Aim of the exercise: Without altering anything, output the material below.

Data lines:

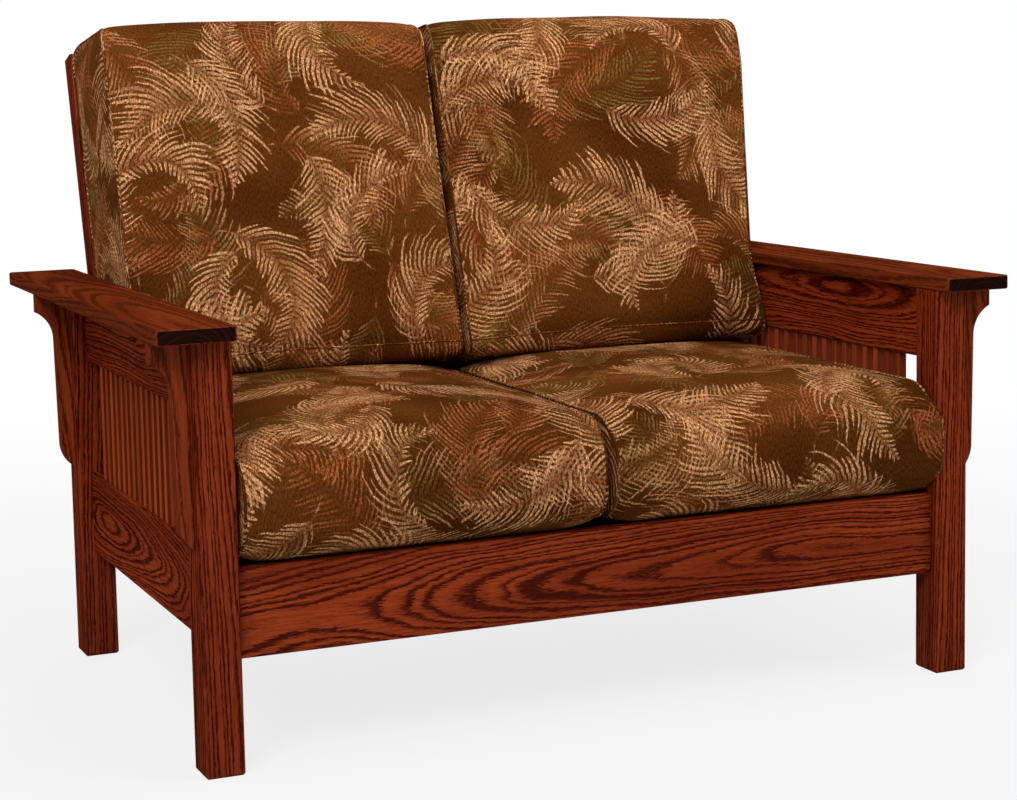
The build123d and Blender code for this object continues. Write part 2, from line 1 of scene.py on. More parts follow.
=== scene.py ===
"""The dressed mission settle: stained oak, four stuffed cushions in woven frond cloth, webbing and deck cloth.

Lengths are in metres, +Z is up and the settle faces -Y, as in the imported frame.
"""
from functools import partialmethod
from math import cos, floor, pi, radians, sin, tan

import bpy
import numpy as np
from mathutils import Matrix, Vector


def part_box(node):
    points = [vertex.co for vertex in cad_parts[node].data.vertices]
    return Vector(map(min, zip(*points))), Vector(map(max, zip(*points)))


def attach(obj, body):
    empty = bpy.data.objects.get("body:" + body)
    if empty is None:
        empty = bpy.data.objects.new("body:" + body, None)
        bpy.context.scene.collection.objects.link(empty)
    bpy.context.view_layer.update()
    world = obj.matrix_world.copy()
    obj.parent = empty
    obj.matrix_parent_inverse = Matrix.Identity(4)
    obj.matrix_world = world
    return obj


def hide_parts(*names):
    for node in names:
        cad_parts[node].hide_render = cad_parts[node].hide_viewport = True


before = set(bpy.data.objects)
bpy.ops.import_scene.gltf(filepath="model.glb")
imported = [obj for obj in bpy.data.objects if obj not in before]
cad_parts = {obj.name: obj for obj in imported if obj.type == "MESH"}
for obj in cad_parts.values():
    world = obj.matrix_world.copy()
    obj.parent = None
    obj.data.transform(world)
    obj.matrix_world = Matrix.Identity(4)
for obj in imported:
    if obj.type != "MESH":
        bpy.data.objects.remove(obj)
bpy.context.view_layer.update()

MM = 0.001

# Places read from the frame
RAKE = radians(16.8)
leg_low, leg_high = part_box("front_left_leg")
arm_low, arm_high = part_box("left_arm")
front_y = leg_low.y
leg_inner_x = -leg_high.x
back_foot_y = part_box("back_seat_rail")[1].y
seat_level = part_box("front_rail")[1].z
seat_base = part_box("left_seat_cushion")[0].z
SIDES = {"left": -1, "right": 1}

# Camera of the photograph: place, bearing, tilt and roll in degrees, focal length and rise of the frame in pixels
IMAGE_WIDTH = 1017
SENSOR_WIDTH = 36
CAMERA_PLACE = (-1.4444, -3.4610, 0.9921)
CAMERA_TURNS = (23.27, -6.62, -1.08)
FOCAL_PIXELS = 2269
SHIFT_PIXELS = -78.7

# Light: a pale world, a large key from the front left, and weaker fills; name, place, size and watts
WORLD_STRENGTH = 0.34
LAMPS = (
    ("key_light", (-3.3, -4.1, 5.0), 3.0, 268),
    ("fill_light", (3.4, -2.8, 2.6), 2.2, 40),
    ("top_light", (0.4, -0.6, 3.9), 1.8, 34),
    ("rear_light", (1.5, 4.0, 2.4), 2.5, 60),
)
LAMP_AIM = Vector((0, 0, 0.5))
FLOOR_HALF = 15
FLOOR_NEAR, FLOOR_FAR, FLOOR_GLOW = 0.9, 3.2, 0.80


def add_object(name, data):
    made = bpy.data.objects.new(name, data)
    bpy.context.scene.collection.objects.link(made)
    return made


def make_camera():
    data = bpy.data.cameras.new("photo_camera")
    data.sensor_width = SENSOR_WIDTH
    data.lens = FOCAL_PIXELS / IMAGE_WIDTH * SENSOR_WIDTH
    data.shift_y = SHIFT_PIXELS / IMAGE_WIDTH
    bearing, tilt, roll = (radians(turn) for turn in CAMERA_TURNS)
    forward = Vector((sin(bearing) * cos(tilt), cos(bearing) * cos(tilt), sin(tilt)))
    level = Vector((cos(bearing), -sin(bearing), 0))
    upright = level.cross(forward)
    right = cos(roll) * level + sin(roll) * upright
    up = cos(roll) * upright - sin(roll) * level
    camera = add_object("photo_camera", data)
    turn = Matrix((right, up, -forward)).transposed()
    camera.matrix_world = Matrix.Translation(CAMERA_PLACE) @ turn.to_4x4()
    bpy.context.scene.camera = camera


def make_lights():
    for name, place, size, power in LAMPS:
        data = bpy.data.lights.new(name, "AREA")
        data.shape = "DISK"
        data.size = size
        data.energy = power
        turn = (LAMP_AIM - Vector(place)).to_track_quat("-Z", "Y").to_matrix().to_4x4()
        add_object(name, data).matrix_world = Matrix.Translation(place) @ turn


class Wire:
    """A node's output. Sums of wires with numbers, points and other wires add the nodes that work them out."""

    def __init__(self, tree, socket):
        self.tree = tree
        self.socket = socket

    def op(self, operation, other=None, **settings):
        return self.tree.work(operation, self, other, **settings)

    __add__ = partialmethod(op, "ADD")
    __sub__ = partialmethod(op, "SUBTRACT")
    __mul__ = partialmethod(op, "MULTIPLY")
    __truediv__ = partialmethod(op, "DIVIDE")
    __abs__ = partialmethod(op, "ABSOLUTE")
    __floor__ = partialmethod(op, "FLOOR")

    def __rsub__(self, other):
        return self.tree.work("SUBTRACT", other, self)

    def split(self):
        return self.tree.node("SeparateXYZ", {0: self}, None)

    def turned(self, angle):
        return self.tree.node("VectorRotate", {"Vector": self, "Angle": angle}, rotation_type="Z_AXIS")

    def step(self, low, high, start=0.0, end=1.0):
        """A smooth step from start to end while this goes from low to high."""
        inputs = {0: self, 1: low, 2: high, 3: start, 4: end}
        return self.tree.node("MapRange", inputs, interpolation_type="SMOOTHSTEP")

    def noise(self, scale, detail=2.0, rough=0.5, out="Fac"):
        """Noise at this point. A scale of three numbers stretches it."""
        if isinstance(scale, tuple):
            return (self * scale).noise(1.0, detail, rough)
        inputs = {"Vector": self, "Scale": scale, "Detail": detail, "Roughness": rough}
        return self.tree.node("TexNoise", inputs, out)

    def random(self, out="Value"):
        return self.tree.node("TexWhiteNoise", {"Vector": self}, out, noise_dimensions="3D")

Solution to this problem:
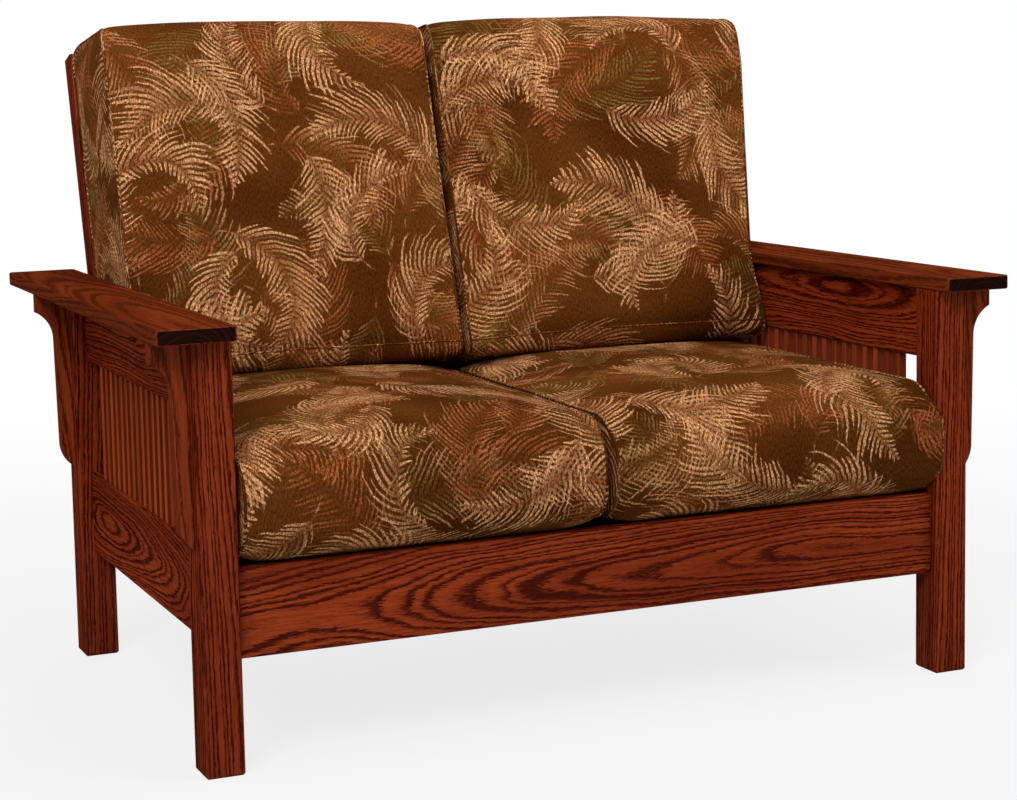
The build123d and Blender code for this object continues. Write part 2, from line 1 of scene.py on. More parts follow.
=== scene.py ===
"""The dressed mission settle: stained oak, four stuffed cushions in woven frond cloth, webbing and deck cloth.

Lengths are in metres, +Z is up and the settle faces -Y, as in the imported frame.
"""
from functools import partialmethod
from math import cos, floor, pi, radians, sin, tan

import bpy
import numpy as np
from mathutils import Matrix, Vector


def part_box(node):
    points = [vertex.co for vertex in cad_parts[node].data.vertices]
    return Vector(map(min, zip(*points))), Vector(map(max, zip(*points)))


def attach(obj, body):
    empty = bpy.data.objects.get("body:" + body)
    if empty is None:
        empty = bpy.data.objects.new("body:" + body, None)
        bpy.context.scene.collection.objects.link(empty)
    bpy.context.view_layer.update()
    world = obj.matrix_world.copy()
    obj.parent = empty
    obj.matrix_parent_inverse = Matrix.Identity(4)
    obj.matrix_world = world
    return obj


def hide_parts(*names):
    for node in names:
        cad_parts[node].hide_render = cad_parts[node].hide_viewport = True


before = set(bpy.data.objects)
bpy.ops.import_scene.gltf(filepath="model.glb")
imported = [obj for obj in bpy.data.objects if obj not in before]
cad_parts = {obj.name: obj for obj in imported if obj.type == "MESH"}
for obj in cad_parts.values():
    world = obj.matrix_world.copy()
    obj.parent = None
    obj.data.transform(world)
    obj.matrix_world = Matrix.Identity(4)
for obj in imported:
    if obj.type != "MESH":
        bpy.data.objects.remove(obj)
bpy.context.view_layer.update()

MM = 0.001

# Places read from the frame
RAKE = radians(16.8)
leg_low, leg_high = part_box("front_left_leg")
arm_low, arm_high = part_box("left_arm")
front_y = leg_low.y
leg_inner_x = -leg_high.x
back_foot_y = part_box("back_seat_rail")[1].y
seat_level = part_box("front_rail")[1].z
seat_base = part_box("left_seat_cushion")[0].z
SIDES = {"left": -1, "right": 1}

# Camera of the photograph: place, bearing, tilt and roll in degrees, focal length and rise of the frame in pixels
IMAGE_WIDTH = 1017
SENSOR_WIDTH = 36
CAMERA_PLACE = (-1.4444, -3.4610, 0.9921)
CAMERA_TURNS = (23.27, -6.62, -1.08)
FOCAL_PIXELS = 2269
SHIFT_PIXELS = -78.7

# Light: a pale world, a large key from the front left, and weaker fills; name, place, size and watts
WORLD_STRENGTH = 0.34
LAMPS = (
    ("key_light", (-3.3, -4.1, 5.0), 3.0, 268),
    ("fill_light", (3.4, -2.8, 2.6), 2.2, 40),
    ("top_light", (0.4, -0.6, 3.9), 1.8, 34),
    ("rear_light", (1.5, 4.0, 2.4), 2.5, 60),
)
LAMP_AIM = Vector((0, 0, 0.5))
FLOOR_HALF = 15
FLOOR_NEAR, FLOOR_FAR, FLOOR_GLOW = 0.9, 3.2, 0.80


def add_object(name, data):
    made = bpy.data.objects.new(name, data)
    bpy.context.scene.collection.objects.link(made)
    return made


def make_camera():
    data = bpy.data.cameras.new("photo_camera")
    data.sensor_width = SENSOR_WIDTH
    data.lens = FOCAL_PIXELS / IMAGE_WIDTH * SENSOR_WIDTH
    data.shift_y = SHIFT_PIXELS / IMAGE_WIDTH
    bearing, tilt, roll = (radians(turn) for turn in CAMERA_TURNS)
    forward = Vector((sin(bearing) * cos(tilt), cos(bearing) * cos(tilt), sin(tilt)))
    level = Vector((cos(bearing), -sin(bearing), 0))
    upright = level.cross(forward)
    right = cos(roll) * level + sin(roll) * upright
    up = cos(roll) * upright - sin(roll) * level
    camera = add_object("photo_camera", data)
    turn = Matrix((right, up, -forward)).transposed()
    camera.matrix_world = Matrix.Translation(CAMERA_PLACE) @ turn.to_4x4()
    bpy.context.scene.camera = camera


def make_lights():
    for name, place, size, power in LAMPS:
        data = bpy.data.lights.new(name, "AREA")
        data.shape = "DISK"
        data.size = size
        data.energy = power
        turn = (LAMP_AIM - Vector(place)).to_track_quat("-Z", "Y").to_matrix().to_4x4()
        add_object(name, data).matrix_world = Matrix.Translation(place) @ turn


class Wire:
    """A node's output. Sums of wires with numbers, points and other wires add the nodes that work them out."""

    def __init__(self, tree, socket):
        self.tree = tree
        self.socket = socket

    def op(self, operation, other=None, **settings):
        return self.tree.work(operation, self, other, **settings)

    __add__ = partialmethod(op, "ADD")
    __sub__ = partialmethod(op, "SUBTRACT")
    __mul__ = partialmethod(op, "MULTIPLY")
    __truediv__ = partialmethod(op, "DIVIDE")
    __abs__ = partialmethod(op, "ABSOLUTE")
    __floor__ = partialmethod(op, "FLOOR")

    def __rsub__(self, other):
        return self.tree.work("SUBTRACT", other, self)

    def split(self):
        return self.tree.node("SeparateXYZ", {0: self}, None)

    def turned(self, angle):
        return self.tree.node("VectorRotate", {"Vector": self, "Angle": angle}, rotation_type="Z_AXIS")

    def step(self, low, high, start=0.0, end=1.0):
        """A smooth step from start to end while this goes from low to high."""
        inputs = {0: self, 1: low, 2: high, 3: start, 4: end}
        return self.tree.node("MapRange", inputs, interpolation_type="SMOOTHSTEP")

    def noise(self, scale, detail=2.0, rough=0.5, out="Fac"):
        """Noise at this point. A scale of three numbers stretches it."""
        if isinstance(scale, tuple):
            return (self * scale).noise(1.0, detail, rough)
        inputs = {"Vector": self, "Scale": scale, "Detail": detail, "Roughness": rough}
        return self.tree.node("TexNoise", inputs, out)

    def random(self, out="Value"):
        return self.tree.node("TexWhiteNoise", {"Vector": self}, out, noise_dimensions="3D")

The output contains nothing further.